## STATED EXERCISE
Find and copy lines holding "scene".
#####
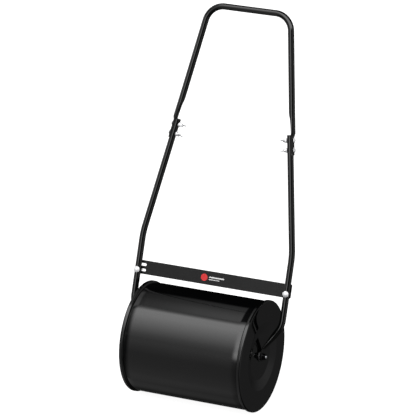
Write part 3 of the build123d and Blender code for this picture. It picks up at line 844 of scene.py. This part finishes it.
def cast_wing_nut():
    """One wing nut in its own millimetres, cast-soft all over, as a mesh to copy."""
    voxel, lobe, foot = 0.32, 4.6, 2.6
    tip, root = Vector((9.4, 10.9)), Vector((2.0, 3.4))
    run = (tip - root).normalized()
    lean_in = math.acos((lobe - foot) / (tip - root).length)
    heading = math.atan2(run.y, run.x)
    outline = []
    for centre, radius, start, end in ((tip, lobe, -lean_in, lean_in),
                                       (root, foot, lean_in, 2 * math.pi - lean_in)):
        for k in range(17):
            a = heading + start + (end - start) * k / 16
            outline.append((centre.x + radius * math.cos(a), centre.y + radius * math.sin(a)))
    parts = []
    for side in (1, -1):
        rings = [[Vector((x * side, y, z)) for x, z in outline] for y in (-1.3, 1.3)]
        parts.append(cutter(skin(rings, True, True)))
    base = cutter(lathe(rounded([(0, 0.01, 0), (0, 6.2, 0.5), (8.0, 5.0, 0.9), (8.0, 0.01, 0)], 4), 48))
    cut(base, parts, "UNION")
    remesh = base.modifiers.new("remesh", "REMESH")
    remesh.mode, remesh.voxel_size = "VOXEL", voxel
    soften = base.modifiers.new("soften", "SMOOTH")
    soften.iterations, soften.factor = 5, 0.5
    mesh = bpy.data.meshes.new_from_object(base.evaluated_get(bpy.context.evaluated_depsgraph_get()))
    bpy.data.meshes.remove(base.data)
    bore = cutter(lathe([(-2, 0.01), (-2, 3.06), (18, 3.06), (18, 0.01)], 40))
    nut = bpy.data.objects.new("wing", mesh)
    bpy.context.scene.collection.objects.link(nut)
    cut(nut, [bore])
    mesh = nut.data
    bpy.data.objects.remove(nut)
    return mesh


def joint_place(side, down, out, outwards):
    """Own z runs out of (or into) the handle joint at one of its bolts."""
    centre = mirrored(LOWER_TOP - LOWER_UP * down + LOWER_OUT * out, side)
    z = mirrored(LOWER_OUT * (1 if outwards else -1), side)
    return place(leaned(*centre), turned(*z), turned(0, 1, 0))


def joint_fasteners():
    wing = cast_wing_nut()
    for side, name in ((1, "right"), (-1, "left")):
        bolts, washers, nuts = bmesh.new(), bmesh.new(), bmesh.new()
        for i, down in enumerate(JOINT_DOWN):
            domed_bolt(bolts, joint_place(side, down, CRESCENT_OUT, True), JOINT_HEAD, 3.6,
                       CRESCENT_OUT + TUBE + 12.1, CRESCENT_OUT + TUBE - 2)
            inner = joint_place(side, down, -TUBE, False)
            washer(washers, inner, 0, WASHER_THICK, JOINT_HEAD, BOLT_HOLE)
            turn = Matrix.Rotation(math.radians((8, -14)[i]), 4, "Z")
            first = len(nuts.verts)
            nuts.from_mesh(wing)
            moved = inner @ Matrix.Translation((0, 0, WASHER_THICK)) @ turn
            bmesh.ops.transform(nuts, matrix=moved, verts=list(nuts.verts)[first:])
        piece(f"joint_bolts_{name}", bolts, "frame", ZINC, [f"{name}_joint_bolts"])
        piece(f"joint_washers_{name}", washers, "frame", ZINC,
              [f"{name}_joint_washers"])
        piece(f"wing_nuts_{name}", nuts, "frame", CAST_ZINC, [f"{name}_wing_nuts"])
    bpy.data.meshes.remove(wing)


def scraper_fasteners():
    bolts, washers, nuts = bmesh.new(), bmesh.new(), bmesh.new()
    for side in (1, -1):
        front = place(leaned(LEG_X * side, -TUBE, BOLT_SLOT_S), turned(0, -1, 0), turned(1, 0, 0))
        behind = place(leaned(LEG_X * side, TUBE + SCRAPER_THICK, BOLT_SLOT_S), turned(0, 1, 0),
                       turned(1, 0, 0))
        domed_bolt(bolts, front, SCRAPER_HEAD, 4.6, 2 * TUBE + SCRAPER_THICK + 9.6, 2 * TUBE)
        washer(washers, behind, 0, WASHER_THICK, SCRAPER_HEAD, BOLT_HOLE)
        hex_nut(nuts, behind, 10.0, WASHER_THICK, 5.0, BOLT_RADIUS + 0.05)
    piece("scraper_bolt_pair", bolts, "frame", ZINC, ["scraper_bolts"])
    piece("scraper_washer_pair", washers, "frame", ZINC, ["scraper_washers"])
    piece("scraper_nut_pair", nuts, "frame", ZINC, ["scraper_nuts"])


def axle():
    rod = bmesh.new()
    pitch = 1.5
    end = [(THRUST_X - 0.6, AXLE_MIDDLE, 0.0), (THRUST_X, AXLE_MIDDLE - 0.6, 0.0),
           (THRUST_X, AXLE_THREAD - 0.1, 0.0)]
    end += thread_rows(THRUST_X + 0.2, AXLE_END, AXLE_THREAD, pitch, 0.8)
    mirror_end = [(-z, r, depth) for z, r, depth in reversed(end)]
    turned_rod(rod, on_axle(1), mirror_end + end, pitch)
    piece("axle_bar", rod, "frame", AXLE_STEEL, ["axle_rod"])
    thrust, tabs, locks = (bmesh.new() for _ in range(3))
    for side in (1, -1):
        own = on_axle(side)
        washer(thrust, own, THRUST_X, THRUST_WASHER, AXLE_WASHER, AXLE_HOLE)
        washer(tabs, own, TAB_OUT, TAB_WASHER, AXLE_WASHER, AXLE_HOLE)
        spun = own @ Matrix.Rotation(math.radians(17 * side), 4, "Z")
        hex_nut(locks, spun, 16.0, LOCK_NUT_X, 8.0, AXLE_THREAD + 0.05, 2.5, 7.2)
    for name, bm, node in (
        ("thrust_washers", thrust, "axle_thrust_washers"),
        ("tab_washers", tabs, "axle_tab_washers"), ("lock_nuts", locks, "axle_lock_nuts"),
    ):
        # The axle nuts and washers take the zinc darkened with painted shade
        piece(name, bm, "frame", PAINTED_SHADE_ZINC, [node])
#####
## SOLUTION
Write part 3 of the build123d and Blender code for this picture. It picks up at line 844 of scene.py. This part finishes it.
    bpy.context.scene.collection.objects.link(nut)